Website Scraper

Name: website-scraper
Rating: 92
Author: memgrafter

Build a permanent, searchable archive of web content with AI-generated summaries.

Why use it

•Preserve knowledge — Capture articles before they disappear or change
•Quick reference — LLM summaries let you recall content without re-reading
•Searchable archive — YAML frontmatter enables programmatic queries
•Clean context — Raw text extraction removes ads/nav for better LLM processing

When to use

•Saving articles, docs, or tutorials for future reference
•Building a research knowledge base
•Archiving sources for a project
•"Read later" with permanent storage

When NOT to use

•JavaScript-heavy SPAs (no browser rendering)
•Sites requiring authentication
•Bulk scraping hundreds of URLs (one at a time)

Usage

bash

./run.sh "https://example.com/article"

Examples

bash

# Archive a blog post
./run.sh "https://simonwillison.net/2024/Dec/19/one-shot-python-tools/"

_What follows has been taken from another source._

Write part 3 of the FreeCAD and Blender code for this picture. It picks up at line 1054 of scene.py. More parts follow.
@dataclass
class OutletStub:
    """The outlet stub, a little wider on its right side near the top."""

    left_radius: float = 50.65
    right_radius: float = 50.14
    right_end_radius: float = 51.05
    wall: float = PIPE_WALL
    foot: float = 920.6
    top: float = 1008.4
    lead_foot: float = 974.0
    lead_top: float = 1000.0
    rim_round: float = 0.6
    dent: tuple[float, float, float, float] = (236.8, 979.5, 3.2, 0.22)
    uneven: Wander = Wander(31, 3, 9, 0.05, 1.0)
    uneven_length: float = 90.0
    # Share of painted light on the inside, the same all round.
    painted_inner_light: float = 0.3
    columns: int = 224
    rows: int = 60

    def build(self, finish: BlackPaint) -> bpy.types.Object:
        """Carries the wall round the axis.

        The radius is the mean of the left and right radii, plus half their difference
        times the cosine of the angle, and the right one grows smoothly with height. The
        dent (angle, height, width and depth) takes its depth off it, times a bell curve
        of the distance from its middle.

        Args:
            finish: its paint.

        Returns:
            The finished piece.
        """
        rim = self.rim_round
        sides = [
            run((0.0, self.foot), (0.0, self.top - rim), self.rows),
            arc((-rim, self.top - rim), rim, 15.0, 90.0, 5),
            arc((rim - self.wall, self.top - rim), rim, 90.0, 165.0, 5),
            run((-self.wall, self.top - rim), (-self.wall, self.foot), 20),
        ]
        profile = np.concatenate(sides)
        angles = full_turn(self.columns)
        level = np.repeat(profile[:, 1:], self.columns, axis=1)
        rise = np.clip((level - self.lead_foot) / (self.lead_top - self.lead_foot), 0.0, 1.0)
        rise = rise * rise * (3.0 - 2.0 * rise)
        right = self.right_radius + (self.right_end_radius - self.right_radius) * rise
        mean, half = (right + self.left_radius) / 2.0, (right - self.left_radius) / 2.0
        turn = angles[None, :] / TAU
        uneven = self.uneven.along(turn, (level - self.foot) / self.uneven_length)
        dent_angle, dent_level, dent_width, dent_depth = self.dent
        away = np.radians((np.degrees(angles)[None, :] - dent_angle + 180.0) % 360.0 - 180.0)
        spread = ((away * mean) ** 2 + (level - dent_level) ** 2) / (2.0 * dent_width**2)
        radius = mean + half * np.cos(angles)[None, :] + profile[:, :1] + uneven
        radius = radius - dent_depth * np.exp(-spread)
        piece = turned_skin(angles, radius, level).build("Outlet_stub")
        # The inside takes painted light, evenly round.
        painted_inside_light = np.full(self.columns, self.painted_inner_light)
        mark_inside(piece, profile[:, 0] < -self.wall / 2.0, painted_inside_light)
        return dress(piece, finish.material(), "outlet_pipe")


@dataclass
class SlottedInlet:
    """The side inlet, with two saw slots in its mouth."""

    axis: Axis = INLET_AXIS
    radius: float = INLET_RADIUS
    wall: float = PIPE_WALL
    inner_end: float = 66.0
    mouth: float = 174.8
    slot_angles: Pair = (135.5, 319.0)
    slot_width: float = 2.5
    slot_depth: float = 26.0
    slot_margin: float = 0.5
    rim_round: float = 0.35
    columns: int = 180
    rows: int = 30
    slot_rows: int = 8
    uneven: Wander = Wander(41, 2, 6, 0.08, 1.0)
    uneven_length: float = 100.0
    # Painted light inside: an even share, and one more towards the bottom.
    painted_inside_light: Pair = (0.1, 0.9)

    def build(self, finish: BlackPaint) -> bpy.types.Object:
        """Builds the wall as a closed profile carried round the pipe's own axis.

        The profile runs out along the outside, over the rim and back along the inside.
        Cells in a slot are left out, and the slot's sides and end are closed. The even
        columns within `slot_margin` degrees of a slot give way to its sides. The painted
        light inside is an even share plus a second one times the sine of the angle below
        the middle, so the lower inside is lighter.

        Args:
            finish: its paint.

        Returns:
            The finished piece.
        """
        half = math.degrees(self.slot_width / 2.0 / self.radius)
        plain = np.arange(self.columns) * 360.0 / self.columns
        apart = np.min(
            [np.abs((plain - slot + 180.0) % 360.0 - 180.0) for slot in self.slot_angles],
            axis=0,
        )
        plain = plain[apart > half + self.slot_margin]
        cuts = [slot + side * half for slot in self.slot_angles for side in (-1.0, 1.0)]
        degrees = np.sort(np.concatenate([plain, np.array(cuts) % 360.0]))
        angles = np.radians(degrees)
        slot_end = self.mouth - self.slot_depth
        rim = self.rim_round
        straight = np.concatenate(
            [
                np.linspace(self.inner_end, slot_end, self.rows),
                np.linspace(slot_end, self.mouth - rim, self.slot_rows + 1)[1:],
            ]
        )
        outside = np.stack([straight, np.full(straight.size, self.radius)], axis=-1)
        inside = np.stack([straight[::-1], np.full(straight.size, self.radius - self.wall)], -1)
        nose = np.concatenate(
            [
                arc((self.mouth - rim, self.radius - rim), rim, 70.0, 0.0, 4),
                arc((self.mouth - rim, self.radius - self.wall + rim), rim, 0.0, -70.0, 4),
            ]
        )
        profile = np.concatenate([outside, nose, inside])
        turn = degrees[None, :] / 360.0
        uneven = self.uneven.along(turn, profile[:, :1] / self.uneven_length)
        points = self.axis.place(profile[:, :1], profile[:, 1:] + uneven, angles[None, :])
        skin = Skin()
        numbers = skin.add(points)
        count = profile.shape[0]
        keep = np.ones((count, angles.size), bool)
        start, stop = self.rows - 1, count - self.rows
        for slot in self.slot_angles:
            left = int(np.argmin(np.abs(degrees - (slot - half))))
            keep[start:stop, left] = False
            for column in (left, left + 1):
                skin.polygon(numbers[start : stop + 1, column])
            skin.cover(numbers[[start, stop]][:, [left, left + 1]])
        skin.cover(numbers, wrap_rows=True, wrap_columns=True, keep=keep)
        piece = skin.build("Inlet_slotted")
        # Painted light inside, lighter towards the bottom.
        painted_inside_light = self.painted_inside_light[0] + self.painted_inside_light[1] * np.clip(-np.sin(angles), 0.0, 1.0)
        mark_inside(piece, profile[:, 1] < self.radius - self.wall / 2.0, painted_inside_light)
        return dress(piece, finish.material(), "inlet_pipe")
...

# Archive a GitHub repo README
./run.sh "https://github.com/SWE-agent/mini-swe-agent"

# Use custom archive location
DATA_DIR=~/research ./run.sh "https://arxiv.org/abs/2501.09891"

Output

Two files per URL in {year}/ folder:

•{date}_{slug}.txt — Raw text for LLM context
•{date}_{slug}.md — Summary with url/title/date frontmatter

Plus auto-updated README.md index per year.

How it works

Fetches → extracts clean text (trafilatura) → LLM summarizes → saves both.

Cost: ~0.5 cents/page. Benefit: Permanent archive with instant recall.